7 Pour un plus ample exposé des faits de l' affaire au principal, du déroulement de la procédure et des observations écrites présentées à la Cour, il est renvoyé au rapport d' audience . Ces éléments du dossier ne sont repris ci-dessous que dans la mesure nécessaire au raisonnement de la Cour .

8 Dans leurs observations écrites déposées devant la Cour, Lingenfelser et le Bundesamt ont essentiellement mis en cause la validité de l' article 9, paragraphe 2, troisième alinéa, du règlement n° 2499/82, précité, au motif que la perte totale de l' aide en cas de dépassement du délai de paiement violerait le principe de proportionnalité . Lors de la procédure orale, Lingenfelser a, en outre, souligné que l' institution d' un délai de 90 jours pour le paiement du prix d' achat constitue une
réglementation qui n' est pas couverte par l' habilitation du règlement n° 337/79, précité .

9 Pour examiner si la fixation d' un délai maximal pour le paiement du prix d' achat par le distillateur au producteur est couverte par l' habilitation que le Conseil a donnée à la Commission dans le cadre du règlement n° 337/79, précité, il convient de rappeler que ce règlement vise, aux termes de son troisième considérant, à atteindre, dans le secteur viti-vinicole, la stabilisation des marchés et l' assurance d' un niveau de vie équitable à la population agricole intéressée . Dans cette optique,
le règlement expose à son neuvième considérant qu' il convient de permettre, dans certaines conditions, la distillation préventive à un prix d' achat qui ne constitue pas un encouragement à une production de vin d' une qualité insuffisante .

10 L' article 11 de ce règlement, qui détermine les conditions de la distillation préventive, dispose à son paragraphe 5 que la décision de procéder à la distillation ainsi que les modalités d' application du régime sont arrêtées selon la procédure dite du "comité de gestion ".

11 La fixation, à l' article 9, paragraphe 1, du règlement n° 2499/82, précité, adopté sur la base du règlement n° 337/79, précité, et notamment de ses articles 11, paragraphe 5, et 65, d' un délai dans lequel le distillateur est tenu de payer au producteur le prix minimal d' achat, visant, ainsi qu' il est indiqué au onzième considérant, à garantir au producteur d' en tirer un bénéfice comparable à celui qu' il obtiendrait s' il s' agissait d' une vente commerciale, constitue une modalité d'
application du régime en question et, comme telle, est couverte par l' habilitation donnée par le règlement n° 337/79, précité .

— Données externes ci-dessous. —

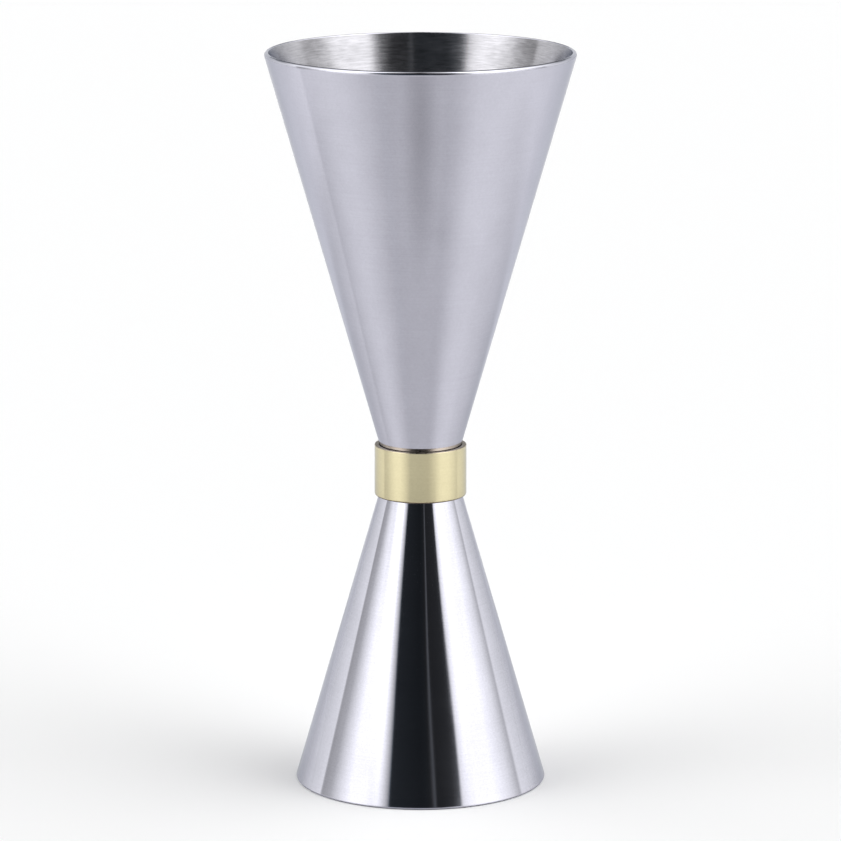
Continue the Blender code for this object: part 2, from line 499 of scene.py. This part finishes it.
def vary_colour(tree, shader, colour, amount, noise):
    """Lightens and darkens the base colour a little by a noise."""
    factor = maths(tree, "ADD", maths(tree, "MULTIPLY", noise, amount), 1.0)
    tree.links.new(scaled_colour(tree, colour, factor), shader.inputs["Base Color"])


def polished_metal(name, colour, roughness):
    """Buffed metal: faint turning lines, smudges, a fine grain and slight waves."""
    material, tree, shader, coordinates = metal(name, colour, roughness)
    lines = scaled_noise(tree, coordinates, POLISH_LINES, detail=4.0, roughness=0.6)
    grain = scaled_noise(tree, coordinates, POLISH_GRAIN, detail=2.0, roughness=0.6)
    smudges = scaled_noise(tree, coordinates, POLISH_SMUDGES, detail=4.0, roughness=0.55)
    waves = scaled_noise(tree, coordinates, POLISH_WAVES, detail=1.0, roughness=0.4)
    shades = maths(tree, "ADD", maths(tree, "ADD", smudges, grain), lines)
    vary_colour(tree, shader, colour, POLISH_SHADING, shades)
    smudged = maths(tree, "MULTIPLY", smudges, roughness * SMUDGE_ROUGHNESS)
    lined = maths(tree, "MULTIPLY", lines, roughness * LINE_ROUGHNESS)
    rough = maths(tree, "ADD", maths(tree, "ADD", smudged, lined), roughness)
    tree.links.new(rough, shader.inputs["Roughness"])
    turned = relief(tree, lines, POLISH_LINE_HEIGHT)
    wavy = relief(tree, waves, POLISH_WAVE_HEIGHT, turned)
    tree.links.new(wavy, shader.inputs["Normal"])
    return material


def brushed_metal(name, colour, roughness):
    """Metal brushed round the axis: fine and coarse rings of scratches."""
    material, tree, shader, coordinates = metal(name, colour, roughness)
    shader.inputs["Anisotropic"].default_value = BRUSHED_STRETCH
    shader.inputs["Anisotropic Rotation"].default_value = BRUSHED_TURN
    fine = scaled_noise(tree, coordinates, FINE_SCRATCHES, detail=3.0, roughness=0.6)
    coarse = scaled_noise(tree, coordinates, COARSE_SCRATCHES, detail=3.0, roughness=0.5)
    patches = scaled_noise(tree, coordinates, BRUSHED_PATCHES, detail=3.0, roughness=0.5)
    lines = maths(tree, "ADD", fine, maths(tree, "MULTIPLY", coarse, COARSE_SHARE))
    shades = maths(tree, "ADD", lines, maths(tree, "MULTIPLY", patches, PATCH_SHARE))
    vary_colour(tree, shader, colour, BRUSHED_SHADING, shades)
    scratched = maths(tree, "MULTIPLY", lines, SCRATCH_ROUGHNESS)
    patched = maths(tree, "MULTIPLY", patches, PATCH_ROUGHNESS)
    rough = maths(tree, "ADD", maths(tree, "ADD", scratched, patched), roughness)
    tree.links.new(rough, shader.inputs["Roughness"])
    tree.links.new(relief(tree, lines, SCRATCH_HEIGHT), shader.inputs["Normal"])
    tangent = add_node(tree, "ShaderNodeTangent", direction_type="RADIAL", axis="Z")
    tree.links.new(tangent.outputs[0], shader.inputs["Tangent"])
    return material


def machined_metal(name, colour, roughness):
    """Plain turned metal: tool rings and a dull, uneven finish."""
    material, tree, shader, coordinates = metal(name, colour, roughness)
    rings = scaled_noise(tree, coordinates, TOOL_RINGS, detail=2.0, roughness=0.5)
    grain = scaled_noise(tree, coordinates, TOOL_GRAIN, detail=3.0, roughness=0.6)
    vary_colour(tree, shader, colour, TOOL_SHADING, grain)
    rough = maths(tree, "ADD", maths(tree, "MULTIPLY", grain, TOOL_ROUGHNESS), roughness)
    tree.links.new(rough, shader.inputs["Roughness"])
    tree.links.new(relief(tree, rings, TOOL_RING_HEIGHT), shader.inputs["Normal"])
    return material


# ---------------------------------------------------------------- turned shapes


def arc(before, point, after, fillet):
    """Points along the arc that rounds off one corner of an outline."""
    towards_before = (before - point).normalized()
    towards_after = (after - point).normalized()
    half = towards_before.angle(towards_after) / 2
    centre = point + (towards_before + towards_after).normalized() * fillet / math.sin(half)
    start = point + towards_before * fillet / math.tan(half) - centre
    end = point + towards_after * fillet / math.tan(half) - centre
    points = []
    for step in range(ARC_STEPS + 1):
        points.append(centre + start.slerp(end, step / ARC_STEPS).normalized() * fillet)
    return points


def straight(start, end, rows):
    """Points between two others, with one close to each end so that the surface shades flat."""
    margin = EDGE_ROW / (end - start).length
    fractions = [margin] + [row / rows for row in range(1, rows)] + [1.0 - margin]
    return [start.lerp(end, fraction) for fraction in fractions]


def turned_mesh(name, sections, materials, is_ring=False):
    """Turn an outline round Z. Each section of it is a list of points and its material's index.

    A point holds a radius and a height. A ring's outline closes on itself.
    """
    outline = []
    indices = []
    for points, index in sections:
        outline += points
        indices += [index] * len(points)
    bm = bmesh.new()
    loops = []
    for point in outline:
        loop = []
        for step in range(AROUND):
            angle = math.tau * step / AROUND
            place = (point.x * math.cos(angle), point.x * math.sin(angle), point.y)
            loop.append(bm.verts.new(place))
        loops.append(loop)
    last = len(loops) if is_ring else len(loops) - 1
    for row in range(last):
        lower = loops[row]
        upper = loops[(row + 1) % len(loops)]
        for step in range(AROUND):
            after = (step + 1) % AROUND
            face = bm.faces.new((lower[step], lower[after], upper[after], upper[step]))
            face.material_index = indices[row]
    bmesh.ops.remove_doubles(bm, verts=bm.verts[:], dist=MERGE_DISTANCE)
    bmesh.ops.recalc_face_normals(bm, faces=bm.faces[:])
    mesh = bpy.data.meshes.new(name)
    bm.to_mesh(mesh)
    bm.free()
    mesh.shade_smooth()
    mesh.set_sharp_from_angle(angle=SHARP_ANGLE)
    for material in materials:
        mesh.materials.append(material)
    piece = bpy.data.objects.new(name, mesh)
    bpy.context.collection.objects.link(piece)
    return piece


def cone_radius(rim_radius, lip_fillet, depth):
    """Outer radius of a cup at a depth below its rim plane."""
    lip_corner = lip_fillet * (1.0 / math.cos(HALF_ANGLE) + math.tan(HALF_ANGLE) - 1.0)
    return rim_radius + lip_corner - depth * math.tan(HALF_ANGLE)


def make_cup(name, rim_radius, rim_height, floor_height, lip_fillet, outside, inside):
    """A cup's finished skin: polished outside and lip, brushed inside."""
    inwards = 1.0 if rim_height > floor_height else -1.0
    across_wall = WALL / math.cos(HALF_ANGLE)
    depth = abs(rim_height - floor_height)
    inner_floor = floor_height + inwards * CUP_FLOOR
    axis_outside = Vector((0.0, floor_height))
    outer_floor = Vector((cone_radius(rim_radius, lip_fillet, depth), floor_height))
    outer_lip = Vector((cone_radius(rim_radius, lip_fillet, 0.0), rim_height))
    inner_lip = Vector((outer_lip.x - across_wall, rim_height))
    inner_radius = cone_radius(rim_radius, lip_fillet, depth - CUP_FLOOR) - across_wall
    inner_edge = Vector((inner_radius, inner_floor))
    axis_inside = Vector((0.0, inner_floor))
    foot = arc(axis_outside, outer_floor, outer_lip, FOOT_OUTER_FILLET)
    lip_out = arc(outer_floor, outer_lip, inner_lip, lip_fillet)
    lip_in = arc(outer_lip, inner_lip, inner_edge, INNER_LIP_FILLET)
    inner_foot = arc(inner_lip, inner_edge, axis_inside, FOOT_INNER_FILLET)
    outer_disc = straight(foot[0], axis_outside, BAND_ROWS)[-2::-1]
    outer_wall = straight(foot[-1], lip_out[0], CONE_ROWS)
    inner_wall = straight(lip_in[-1], inner_foot[0], CONE_ROWS)
    inner_disc = straight(inner_foot[-1], axis_inside, BAND_ROWS)[:-1]
    sections = [
        ([axis_outside] + outer_disc + foot + outer_wall + lip_out + lip_in[:-1], 0),
        (lip_in[-1:] + inner_wall + inner_foot + inner_disc + [axis_inside], 1),
    ]
    return turned_mesh(name, sections, [outside, inside])


def make_collar(name, radius, bottom, top, top_cone, bottom_cone, rib_top, materials):
    """The collar band's finished skin. Its materials are for the face, the top and the underside.

    The face takes a quarter of each rounded edge. The rib and the bore above it go with the top,
    and the bore below it goes with the underside. The top and the underside are cut gold darkened
    with painted shade.
    """
    top_bore = top_cone + COLLAR_CREVICE
    bottom_bore = bottom_cone + COLLAR_CREVICE
    rib_bottom = rib_top - RIB_THICKNESS
    corners = [
        (Vector((radius, bottom)), COLLAR_BOTTOM_FILLET),
        (Vector((radius, top)), COLLAR_TOP_FILLET),
        (Vector((top_bore, top)), COLLAR_BORE_FILLET),
        (Vector((top_bore, rib_top)), 0.0),
        (Vector((RIB_BORE_RADIUS, rib_top)), 0.0),
        (Vector((RIB_BORE_RADIUS, rib_bottom)), 0.0),
        (Vector((bottom_bore, rib_bottom)), 0.0),
        (Vector((bottom_bore, bottom)), COLLAR_BORE_FILLET),
    ]
    points = [corner for corner, _ in corners]
    bends = []
    for index, (corner, fillet) in enumerate(corners):
        after = points[(index + 1) % len(points)]
        bends.append(arc(points[index - 1], corner, after, fillet) if fillet else [corner])
    runs = []
    for index, bend in enumerate(bends):
        following = bends[(index + 1) % len(bends)]
        runs.append(bend + straight(bend[-1], following[0], BAND_ROWS))
    face, top_side, underside = range(len(materials))
    quarter = ARC_STEPS // 4
    lower = ARC_STEPS - quarter
    sections = [
        (runs[0][:lower], underside),
        (runs[0][lower:] + runs[1][:quarter], face),
        (runs[1][quarter:] + sum(runs[2:6], []), top_side),
        (sum(runs[6:], []), underside),
    ]
    return turned_mesh(name, sections, materials, is_ring=True)


# ---------------------------------------------------------------- assembly


def make_skins():
    """The finished skins of the three pieces that show, each standing for its CAD node."""
    outside = polished_metal("polished_steel", *POLISHED_STEEL)
    inside = brushed_metal("brushed_steel", *BRUSHED_STEEL)
    gold = polished_metal("champagne_gold", *GOLD)
    # Cut gold for the collar's top and underside, darkened with painted shade
    top_gold_painted_shade = machined_metal("cut_gold_painted_shade_edge", *TOP_GOLD_CUT_AND_PAINTED_SHADE)
    under_gold_painted_shade = machined_metal("under_gold_painted_shade_edge", *UNDER_GOLD_PAINTED_SHADE)

    large_low, large_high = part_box("large_cup")
    small_low, small_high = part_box("small_cup")
    collar_low, collar_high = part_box("collar_band")
    large = make_cup(
        "large_cup_skin", large_high.x, large_high.z, large_low.z, LARGE_LIP_FILLET, outside, inside
    )
    small = make_cup(
        "small_cup_skin", small_high.x, small_low.z, small_high.z, SMALL_LIP_FILLET, outside, inside
    )
    collar = make_collar(
        "collar_skin",
        collar_high.x,
        collar_low.z,
        collar_high.z,
        cone_radius(large_high.x, LARGE_LIP_FILLET, large_high.z - collar_high.z),
        cone_radius(small_high.x, SMALL_LIP_FILLET, collar_low.z - small_low.z),
        large_low.z - CONTACT_GAP,
        [gold, top_gold_painted_shade, under_gold_painted_shade],
    )
    for piece, node, slot in (
        (large, "large_cup", "large_cup_steel"),
        (small, "small_cup", "small_cup_steel"),
        (collar, "collar_band", "collar_gold"),
    ):
        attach(piece, "root")
        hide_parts(node)


def finish_hidden_nodes():
    """The stud and the core keep their CAD meshes and get a turned steel."""
    for node, steel in (("joining_stud", STUD_STEEL), ("threaded_core", CORE_STEEL)):
        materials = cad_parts[node].data.materials
        materials.clear()
        materials.append(machined_metal(node + "_steel", *steel))


def main():
    bpy.context.scene.view_settings.view_transform = "Standard"
    make_camera()
    make_world()
    make_floor()
    make_skins()
    finish_hidden_nodes()


main()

12 En ce qui concerne la conformité de la disposition faisant l' objet de la question préjudicielle avec le principe de proportionnalité, il y a lieu d' examiner, selon une jurisprudence constante, si la sanction dépasse les limites de ce qui est approprié et nécessaire pour atteindre le but recherché par la réglementation violée ( arrêts du 20 février 1979, Buitoni, 122/78, Rec . p . 677, et du 17 mai 1984, Denkavit, 15/83, Rec . p . 2171 ). Plus particulièrement, il convient de vérifier si les
moyens que la disposition met en oeuvre pour réaliser l' objectif qu' elle vise s' accordent avec l' importance de celui-ci et s' ils sont nécessaires pour l' atteindre ( arrêts du 23 février 1983, Fromançais, 66/82, Rec . p . 395, et du 1er octobre 1985, OBEA, 125/83, Rec . p . 3039 ).

13 Il convient de rappeler, à cet égard, que l' objectif de la fixation d' un délai pour le paiement du prix d' achat par le distillateur au producteur, indiqué au onzième considérant du règlement n° 2499/82, précité, est de prévoir que le prix minimal assuré au producteur lui soit versé, en règle générale, dans des délais lui permettant d' en tirer un bénéfice comparable à celui qu' il obtiendrait s' il s' agissait d' une vente commerciale . La fixation d' un délai pour le paiement du prix d' achat
par le distillateur au producteur est ainsi destinée à inciter ce dernier à offrir à la distillation des vins qui risquent de porter atteinte au niveau qualitatif élevé des vins mis sur le marché .

14 Dans ces conditions, un dépassement du délai de paiement, qui n' a pas pour conséquence que l' opération se déroule dans des conditions sensiblement différentes de celles de transactions commerciales normales, au point de décourager le producteur d' offrir son vin à la distillation, ne peut être considéré comme compromettant l' objectif même du régime de distillation . Les débats à l' audience ont d' ailleurs mis en évidence que, dans le cadre des transactions commerciales normales en République
fédérale d' Allemagne, les délais de paiement sont souvent plus longs que celui fixé à l' article 9, paragraphe 1, du règlement n° 2499/82, précité . Une disposition sanctionnant par la perte totale de l' aide tout dépassement, même minime, du délai doit, en conséquence, être considérée comme disproportionnée par rapport à l' objectif poursuivi par l' institution du délai .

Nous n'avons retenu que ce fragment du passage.